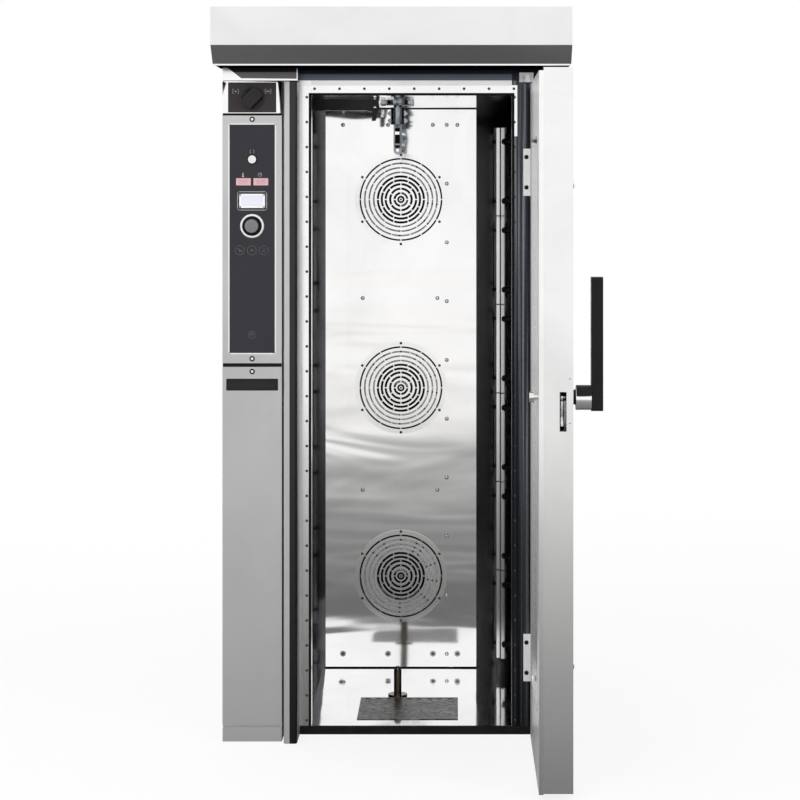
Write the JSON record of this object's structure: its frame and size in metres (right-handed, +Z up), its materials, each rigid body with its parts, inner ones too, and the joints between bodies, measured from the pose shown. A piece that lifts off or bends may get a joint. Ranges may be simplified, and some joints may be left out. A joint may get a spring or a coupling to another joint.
{
  "type": "rotating rack oven",
  "caption": "Tall stainless rotating rack oven with a windowed door standing open, a control column, a canopy hood, rear fans and a rack drive hook.",
  "frame": {"origin": "on the rack's axis of rotation at floor level", "axes": "+X to the right seen from the front, +Y to the back, +Z up"},
  "size_m": [1.088, 1.9915, 2.196],
  "materials": {
    "satin_steel": "satin brushed stainless steel sheet",
    "polished_steel": "polished stainless steel sheet of the cavity",
    "dark_steel": "dark grey coated sheet",
    "black_enamel": "black enamelled steel",
    "bright_metal": "bright plated metal",
    "black_plastic": "black moulded plastic",
    "lever_metal": "black coated cast lever with a bright hub",
    "grey_plastic": "grey moulded plastic",
    "panel_glass": "charcoal gloss control glass",
    "display": "pale lit display windows",
    "door_glass": "smoked heat resistant glass",
    "seal_rubber": "dark silicone seal",
    "mineral_wool": "mineral wool board",
    "motor_paint": "grey blue machine paint",
    "wheel_steel": "heat darkened steel",
    "brass_fitting": "machined brass"
  },
  "bodies": {
    "cabinet": {"base_pan": "satin_steel", "floor_panel": "polished_steel", "threshold": "black_enamel", "floor_cover": "dark_steel", "pivot_pin": "bright_metal", "left_wall": "polished_steel", "right_wall": "polished_steel", "rear_wall": "polished_steel", "rear_strip": "polished_steel", "ceiling_panel": "polished_steel", "left_duct_panel": "polished_steel", "right_duct_panel": "polished_steel", "plenum_back": "polished_steel", "side_insulation": "mineral_wool", "rear_insulation": "mineral_wool", "roof_insulation": "mineral_wool", "left_side_panel": "satin_steel", "right_side_panel": "satin_steel", "roof_panel": "satin_steel", "rear_cover": "satin_steel", "left_jamb": "satin_steel", "right_jamb": "satin_steel", "door_header": "dark_steel", "gasket_retainer": "polished_steel", "door_gasket": "seal_rubber", "column_body": "satin_steel", "column_post": "satin_steel", "top_fascia": "polished_steel", "switch_panel": "black_plastic", "control_frame": "satin_steel", "control_glass": "panel_glass", "display_unit": "display", "lower_panel": "satin_steel", "grip_recess": "black_plastic", "kick_plate": "satin_steel", "encoder_ring": "bright_metal", "canopy_shell": "satin_steel", "canopy_band": "dark_steel", "hood_grille": "dark_steel", "duct_collar": "satin_steel", "steam_flue": "polished_steel", "rear_fittings": "brass_fitting", "gearmotor": "motor_paint", "shaft_bearing": "bright_metal", "stop_arm": "black_enamel", "fan_guards": "polished_steel", "heating_rings": "wheel_steel", "fan_motors": "motor_paint", "hinge_brackets": "satin_steel"},
    "spindle": {"rack_spindle": "bright_metal"},
    "fan_low": {"fan_wheel_low": "wheel_steel"},
    "fan_mid": {"fan_wheel_mid": "wheel_steel"},
    "fan_top": {"fan_wheel_top": "wheel_steel"},
    "door": {"door_shell": "satin_steel", "door_glazing": "door_glass"},
    "handle": {"lever_handle": "lever_metal"},
    "release": {"release_knob": "bright_metal"},
    "switch": {"main_switch_knob": "black_plastic"},
    "start": {"start_button": "bright_metal"},
    "encoder": {"encoder_knob": "grey_plastic"}
  },
  "joints": [
    {"name": "door_swing", "type": "hinge", "parent": "cabinet", "child": "door", "pos_m": [0.455, -0.491, 0.95], "axis": [0, 0, 1], "range_deg": [-90, 30]},
    {"name": "handle_turn", "type": "hinge", "parent": "door", "child": "handle", "pos_m": [0.55, -1.156, 1.06], "axis": [1, 0, 0], "range_deg": [-90, 0]},
    {"name": "release_push", "type": "slide", "parent": "door", "child": "release", "axis": [1, 0, 0], "range_m": [0, 0.01], "stiffness_N_per_m": 500},
    {"name": "rack_spin", "type": "hinge", "parent": "cabinet", "child": "spindle", "pos_m": [0, 0, 1.85], "axis": [0, 0, 1], "continuous": true},
    {"name": "fan_low_spin", "type": "hinge", "parent": "cabinet", "child": "fan_low", "pos_m": [0, 0.5, 0.333], "axis": [0, 1, 0], "continuous": true},
    {"name": "fan_mid_spin", "type": "hinge", "parent": "cabinet", "child": "fan_mid", "pos_m": [0, 0.5, 0.963], "axis": [0, 1, 0], "continuous": true},
    {"name": "fan_top_spin", "type": "hinge", "parent": "cabinet", "child": "fan_top", "pos_m": [0, 0.5, 1.593], "axis": [0, 1, 0], "continuous": true},
    {"name": "switch_turn", "type": "hinge", "parent": "cabinet", "child": "switch", "pos_m": [-0.413, -0.528, 1.884], "axis": [0, 1, 0], "range_deg": [0, 90]},
    {"name": "start_push", "type": "slide", "parent": "cabinet", "child": "start", "axis": [0, 1, 0], "range_m": [0, 0.0025], "stiffness_N_per_m": 800},
    {"name": "encoder_turn", "type": "hinge", "parent": "cabinet", "child": "encoder", "pos_m": [-0.413, -0.528, 1.51], "axis": [0, 1, 0], "continuous": true}
  ]
}
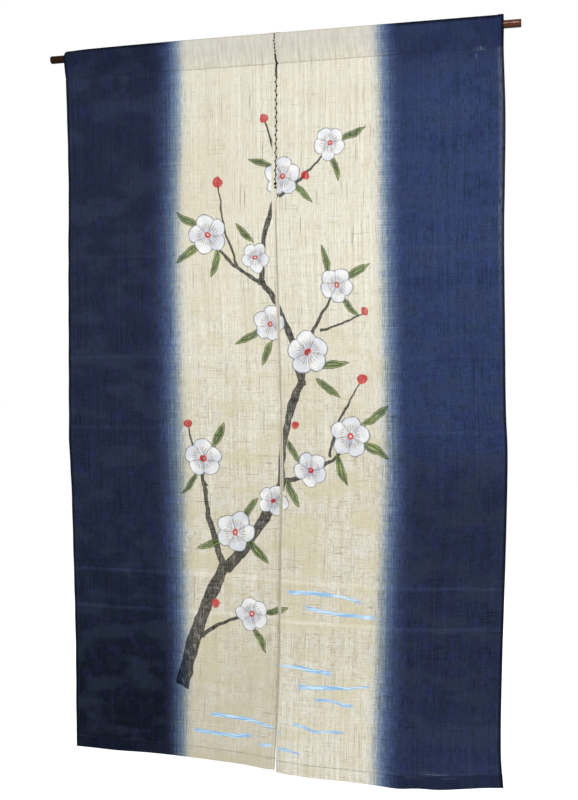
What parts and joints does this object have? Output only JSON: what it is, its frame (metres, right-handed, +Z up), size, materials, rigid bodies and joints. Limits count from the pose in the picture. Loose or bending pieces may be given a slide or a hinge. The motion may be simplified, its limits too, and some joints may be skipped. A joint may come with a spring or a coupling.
{
  "type": "noren curtain on its rod",
  "caption": "Split door curtain: two joined linen panels with a rod pocket along the top, hemmed sides and feet, hanging from a plain round wooden rod.",
  "frame": {"origin": "on the rod's axis, at the middle of its length", "axes": "+X along the rod to the viewer's right, +Y away from the viewer, +Z up"},
  "size_m": [0.985, 0.0475, 1.5101],
  "materials": {
    "rod_wood": "oiled",
    "linen": "hand-woven, dip-dyed indigo with an undyed ecru middle"
  },
  "bodies": {
    "root": {"rod": "rod_wood", "panel_left": "linen", "panel_right": "linen"}
  },
  "joints": []
}
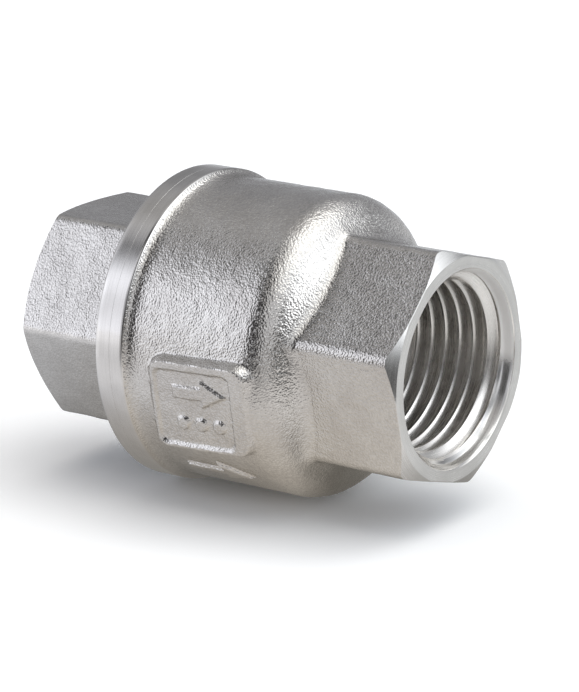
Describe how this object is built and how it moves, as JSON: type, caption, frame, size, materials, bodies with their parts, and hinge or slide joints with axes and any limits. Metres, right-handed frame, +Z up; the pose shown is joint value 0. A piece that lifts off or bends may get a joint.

Request
Every line above should be printed again exactly as it stands.

Response
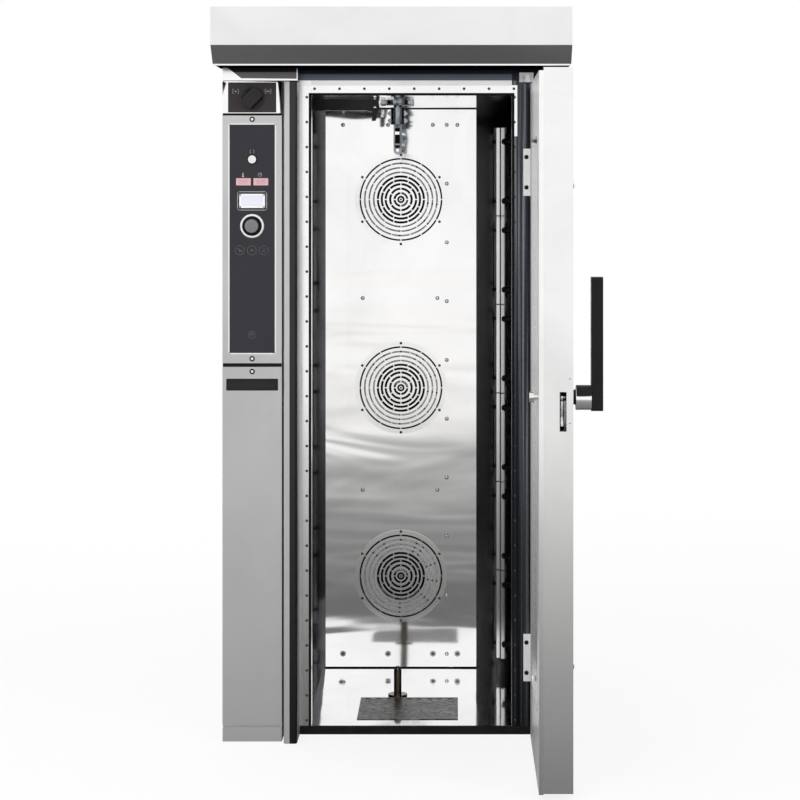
Write the JSON record of this object's structure: its frame and size in metres (right-handed, +Z up), its materials, each rigid body with its parts, inner ones too, and the joints between bodies, measured from the pose shown. A piece that lifts off or bends may get a joint. Ranges may be simplified, and some joints may be left out. A joint may get a spring or a coupling to another joint.
{
  "type": "rotating rack oven",
  "caption": "Tall stainless rotating rack oven with a windowed door standing open, a control column, a canopy hood, rear fans and a rack drive hook.",
  "frame": {"origin": "on the rack's axis of rotation at floor level", "axes": "+X to the right seen from the front, +Y to the back, +Z up"},
  "size_m": [1.088, 1.9915, 2.196],
  "materials": {
    "satin_steel": "satin brushed stainless steel sheet",
    "polished_steel": "polished stainless steel sheet of the cavity",
    "dark_steel": "dark grey coated sheet",
    "black_enamel": "black enamelled steel",
    "bright_metal": "bright plated metal",
    "black_plastic": "black moulded plastic",
    "lever_metal": "black coated cast lever with a bright hub",
    "grey_plastic": "grey moulded plastic",
    "panel_glass": "charcoal gloss control glass",
    "display": "pale lit display windows",
    "door_glass": "smoked heat resistant glass",
    "seal_rubber": "dark silicone seal",
    "mineral_wool": "mineral wool board",
    "motor_paint": "grey blue machine paint",
    "wheel_steel": "heat darkened steel",
    "brass_fitting": "machined brass"
  },
  "bodies": {
    "cabinet": {"base_pan": "satin_steel", "floor_panel": "polished_steel", "threshold": "black_enamel", "floor_cover": "dark_steel", "pivot_pin": "bright_metal", "left_wall": "polished_steel", "right_wall": "polished_steel", "rear_wall": "polished_steel", "rear_strip": "polished_steel", "ceiling_panel": "polished_steel", "left_duct_panel": "polished_steel", "right_duct_panel": "polished_steel", "plenum_back": "polished_steel", "side_insulation": "mineral_wool", "rear_insulation": "mineral_wool", "roof_insulation": "mineral_wool", "left_side_panel": "satin_steel", "right_side_panel": "satin_steel", "roof_panel": "satin_steel", "rear_cover": "satin_steel", "left_jamb": "satin_steel", "right_jamb": "satin_steel", "door_header": "dark_steel", "gasket_retainer": "polished_steel", "door_gasket": "seal_rubber", "column_body": "satin_steel", "column_post": "satin_steel", "top_fascia": "polished_steel", "switch_panel": "black_plastic", "control_frame": "satin_steel", "control_glass": "panel_glass", "display_unit": "display", "lower_panel": "satin_steel", "grip_recess": "black_plastic", "kick_plate": "satin_steel", "encoder_ring": "bright_metal", "canopy_shell": "satin_steel", "canopy_band": "dark_steel", "hood_grille": "dark_steel", "duct_collar": "satin_steel", "steam_flue": "polished_steel", "rear_fittings": "brass_fitting", "gearmotor": "motor_paint", "shaft_bearing": "bright_metal", "stop_arm": "black_enamel", "fan_guards": "polished_steel", "heating_rings": "wheel_steel", "fan_motors": "motor_paint", "hinge_brackets": "satin_steel"},
    "spindle": {"rack_spindle": "bright_metal"},
    "fan_low": {"fan_wheel_low": "wheel_steel"},
    "fan_mid": {"fan_wheel_mid": "wheel_steel"},
    "fan_top": {"fan_wheel_top": "wheel_steel"},
    "door": {"door_shell": "satin_steel", "door_glazing": "door_glass"},
    "handle": {"lever_handle": "lever_metal"},
    "release": {"release_knob": "bright_metal"},
    "switch": {"main_switch_knob": "black_plastic"},
    "start": {"start_button": "bright_metal"},
    "encoder": {"encoder_knob": "grey_plastic"}
  },
  "joints": [
    {"name": "door_swing", "type": "hinge", "parent": "cabinet", "child": "door", "pos_m": [0.455, -0.491, 0.95], "axis": [0, 0, 1], "range_deg": [-90, 30]},
    {"name": "handle_turn", "type": "hinge", "parent": "door", "child": "handle", "pos_m": [0.55, -1.156, 1.06], "axis": [1, 0, 0], "range_deg": [-90, 0]},
    {"name": "release_push", "type": "slide", "parent": "door", "child": "release", "axis": [1, 0, 0], "range_m": [0, 0.01], "stiffness_N_per_m": 500},
    {"name": "rack_spin", "type": "hinge", "parent": "cabinet", "child": "spindle", "pos_m": [0, 0, 1.85], "axis": [0, 0, 1], "continuous": true},
    {"name": "fan_low_spin", "type": "hinge", "parent": "cabinet", "child": "fan_low", "pos_m": [0, 0.5, 0.333], "axis": [0, 1, 0], "continuous": true},
    {"name": "fan_mid_spin", "type": "hinge", "parent": "cabinet", "child": "fan_mid", "pos_m": [0, 0.5, 0.963], "axis": [0, 1, 0], "continuous": true},
    {"name": "fan_top_spin", "type": "hinge", "parent": "cabinet", "child": "fan_top", "pos_m": [0, 0.5, 1.593], "axis": [0, 1, 0], "continuous": true},
    {"name": "switch_turn", "type": "hinge", "parent": "cabinet", "child": "switch", "pos_m": [-0.413, -0.528, 1.884], "axis": [0, 1, 0], "range_deg": [0, 90]},
    {"name": "start_push", "type": "slide", "parent": "cabinet", "child": "start", "axis": [0, 1, 0], "range_m": [0, 0.0025], "stiffness_N_per_m": 800},
    {"name": "encoder_turn", "type": "hinge", "parent": "cabinet", "child": "encoder", "pos_m": [-0.413, -0.528, 1.51], "axis": [0, 1, 0], "continuous": true}
  ]
}
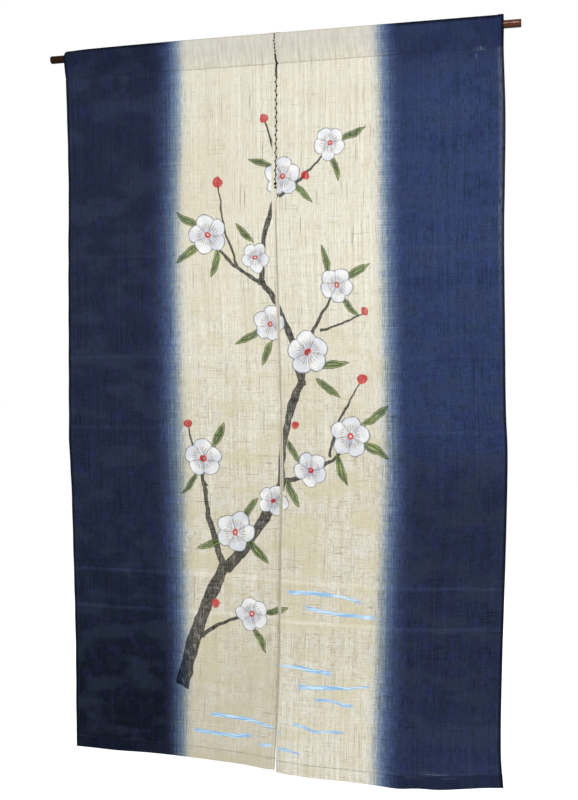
What parts and joints does this object have? Output only JSON: what it is, its frame (metres, right-handed, +Z up), size, materials, rigid bodies and joints. Limits count from the pose in the picture. Loose or bending pieces may be given a slide or a hinge. The motion may be simplified, its limits too, and some joints may be skipped. A joint may come with a spring or a coupling.
{
  "type": "noren curtain on its rod",
  "caption": "Split door curtain: two joined linen panels with a rod pocket along the top, hemmed sides and feet, hanging from a plain round wooden rod.",
  "frame": {"origin": "on the rod's axis, at the middle of its length", "axes": "+X along the rod to the viewer's right, +Y away from the viewer, +Z up"},
  "size_m": [0.985, 0.0475, 1.5101],
  "materials": {
    "rod_wood": "oiled",
    "linen": "hand-woven, dip-dyed indigo with an undyed ecru middle"
  },
  "bodies": {
    "root": {"rod": "rod_wood", "panel_left": "linen", "panel_right": "linen"}
  },
  "joints": []
}
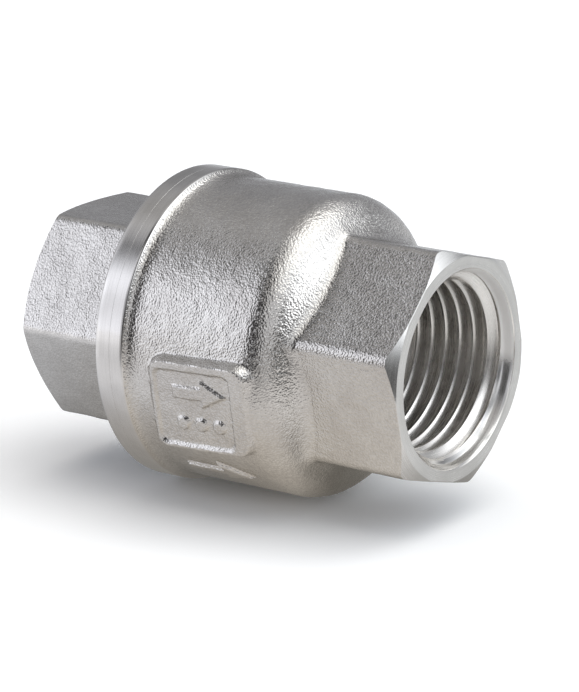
Describe how this object is built and how it moves, as JSON: type, caption, frame, size, materials, bodies with their parts, and hinge or slide joints with axes and any limits. Metres, right-handed frame, +Z up; the pose shown is joint value 0. A piece that lifts off or bends may get a joint.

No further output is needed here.